# goodbye all for now



## tramp (May 25, 2005)

hi all, 
Well its with sad news that we announce that we have sold our beloved Dethleffs Rt 6844, its off to France to trundle the place we all love to drive  

We won`t be replacing it as we have decided to join the "adventure Motorcyling" lot and hit the tarmac on two wheel but may be sometimes only one :lol: . 

We intend to travel to North Africa , Turkey and The Baltic states to start with , so If you see a lonely motorcyclist smiling at himself it`s probably me being content :roll: . 

After nearly 6 years crossing the part of Europe in our campers we wished to visit its onto pastures new . 

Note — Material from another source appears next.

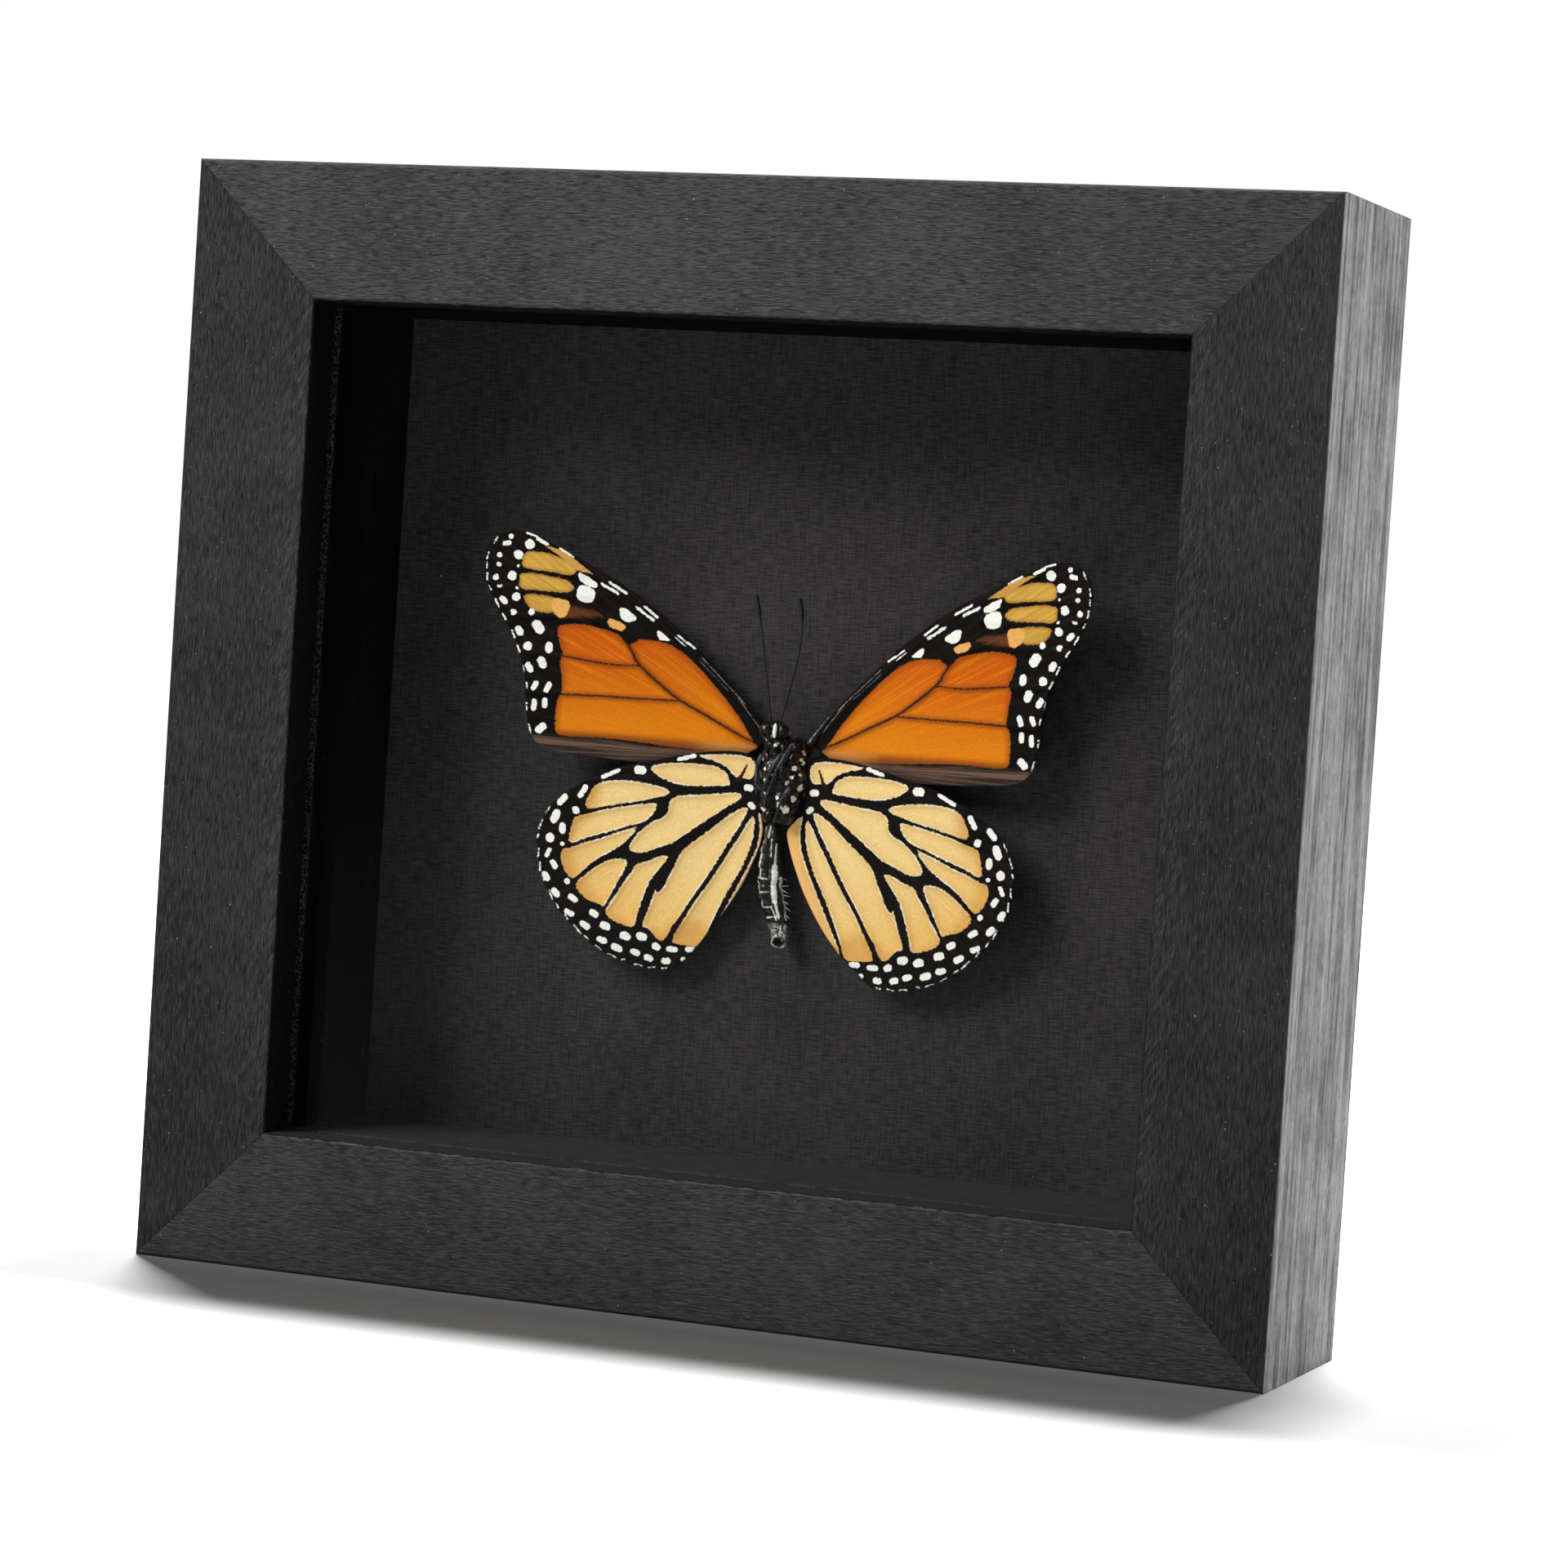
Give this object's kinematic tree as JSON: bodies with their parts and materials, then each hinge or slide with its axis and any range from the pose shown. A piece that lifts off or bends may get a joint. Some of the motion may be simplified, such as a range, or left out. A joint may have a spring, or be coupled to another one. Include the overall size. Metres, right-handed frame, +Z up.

It was nice meeting you all at the various rallies and by the road side :wink: we might even rejoin you all in the future but first there are new roads to be travelled and explored and "just round the corner "to be seen..

Bon Voyage and Bon Journee

Russell and Shaneem


----------



## raynipper (Aug 4, 2008)

You will be back Russell and Shaneem,
Couple of cold and wet weeks on two wheels and you will be scouring the motorhome adds again in double quick time.

Good luck.

Ray.


----------



## gaspode (May 9, 2005)

Bon voyage Russell and Shaneem

It's sad to think we won't see you again for a while but Jen and I wish you all the very best for the future. We've had the pleasure of your company many times in the past and look forward to seeing you once again when you've got the "adventure motorcyling" bug out of your system. Keep the website up to date so we can look in from time to time and see what you're up to.

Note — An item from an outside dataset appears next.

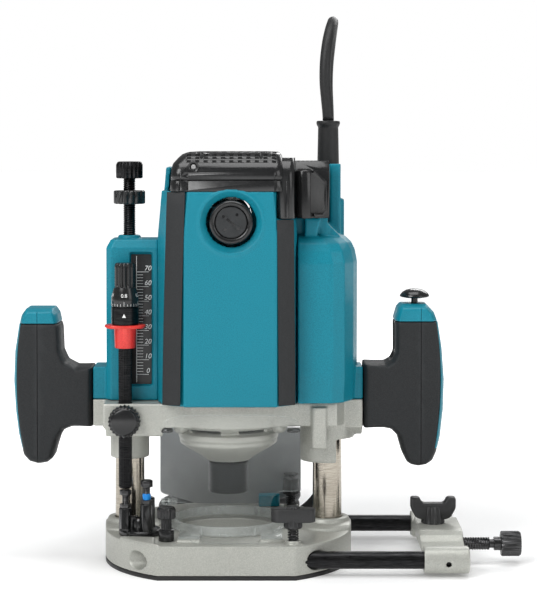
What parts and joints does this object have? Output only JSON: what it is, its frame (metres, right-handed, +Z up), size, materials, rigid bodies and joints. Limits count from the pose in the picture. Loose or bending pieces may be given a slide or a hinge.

I do hope you've made suitable arrangements for young Willy, I somehow can't see him on the back seat of a bike. 8O 

Enjoy your travels.


----------



## cabby (May 14, 2005)

And a Bon Voyage from me as well. just keep a lookout for the yellow pennant in the windscreens and many other places am sure. Kettle or beer always available.

cabby


----------



## backaxle (Nov 6, 2006)

Bon voyage et bon chance,hope you really enjoy it.
Backaxle.


----------



## rowley (May 14, 2005)

Enjoy your two wheel meanderings.


----------



## dinger (Jul 30, 2007)

*tramp*

Nice meeting you both( Devizes), safe travels and hope to see you again some time.

Regards

Dinger & lady dinger


----------



## brillopad (Mar 4, 2008)

Well it looks like the seventies porn star is off, never to be seen again, well that is till it starts raining and snowing, well wrap up warm the pair of you, and hope to see you again,take care, dennis & brenda


----------



## DTPCHEMICALS (Jul 24, 2006)

Good bye and enjoy yourself.
There are no rehersals in life . Its a one act play.

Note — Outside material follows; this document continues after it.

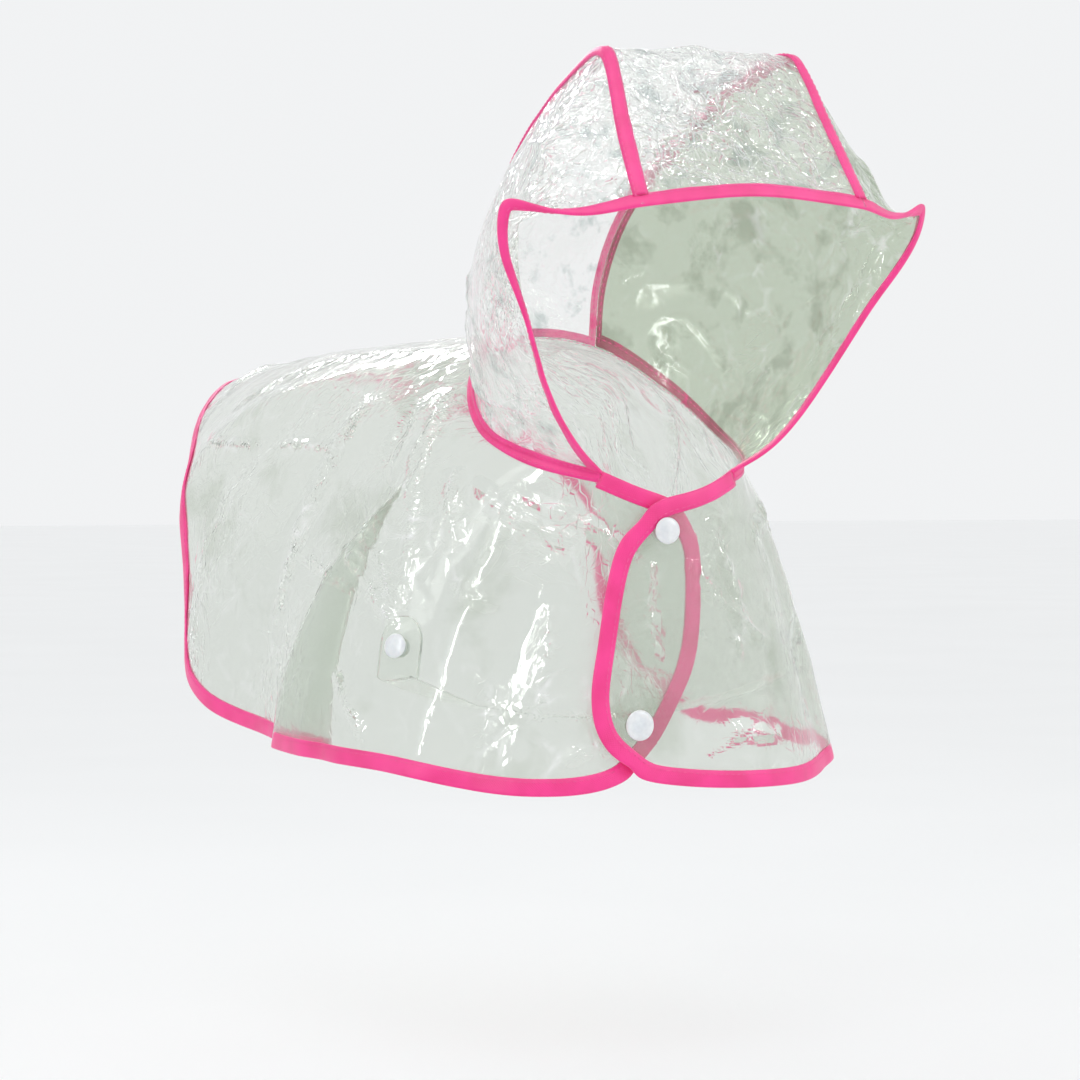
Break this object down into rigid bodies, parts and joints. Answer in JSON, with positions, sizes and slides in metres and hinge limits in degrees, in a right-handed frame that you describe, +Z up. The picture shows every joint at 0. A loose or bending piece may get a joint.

Maybe in a later chapter you return with a mh.

all the best 

Dave and Lady p


----------



## LadyJ (May 9, 2005)

Happy Travelling Russell & Shaneem and what's happening to Willy? or have you got a side car for him :lol: I know we will see you both again in the future, once you have had a motorhome you will always come back to it  

Do take care on your travels and keep popping in here occasionally just to let us know where you are and what your doing.


Jacquie & John


----------



## geraldandannie (Jun 4, 2006)

Hi Russell and Shaneem

It's a shame to think we won't be meeting again in the near future, but I hope you enjoy your new adventures. As Ken says, make sure you keep the website updated, so we can be a little bit jealous :wink:

Gerald and Annie


----------



## locovan (Oct 17, 2007)

Well that was a surprise you two 8O 
Goodluck its how you should enjoy life as life is too short.
I have enjoyed meeting you both and we had a great time together at Hamble and everytime I sit in my Kyham I will think of you xx
Bye have fun
Love Mavis and Ray


----------



## DABurleigh (May 9, 2005)

Well safe riding and stay in touch!

Glad I snapped this pic of you before you went 
I do like that 1200GS Adventure

Dave


----------



## dilly (Jan 19, 2007)

Thinking of doing the same here or should I say I am , I`m still trying to convince er indoors its the only way to go travelling , we have also sold our camper so half way there  . 
The HondaTransalp is fully kitted out and raring to go , and for those of you who are obsessed with the payload of your vans the bike has a payload of 200kg and that includes us


----------



## CatherineandSteve (Dec 20, 2005)

Hi Russ,

All the best to you both and safe journeys :wink: do keep us updated from time to time 

Cheers for now Catherine & Steve


----------



## tramp (May 25, 2005)

hi folks, 
well folks what can I say , we are touched you all liked Us  :lol: .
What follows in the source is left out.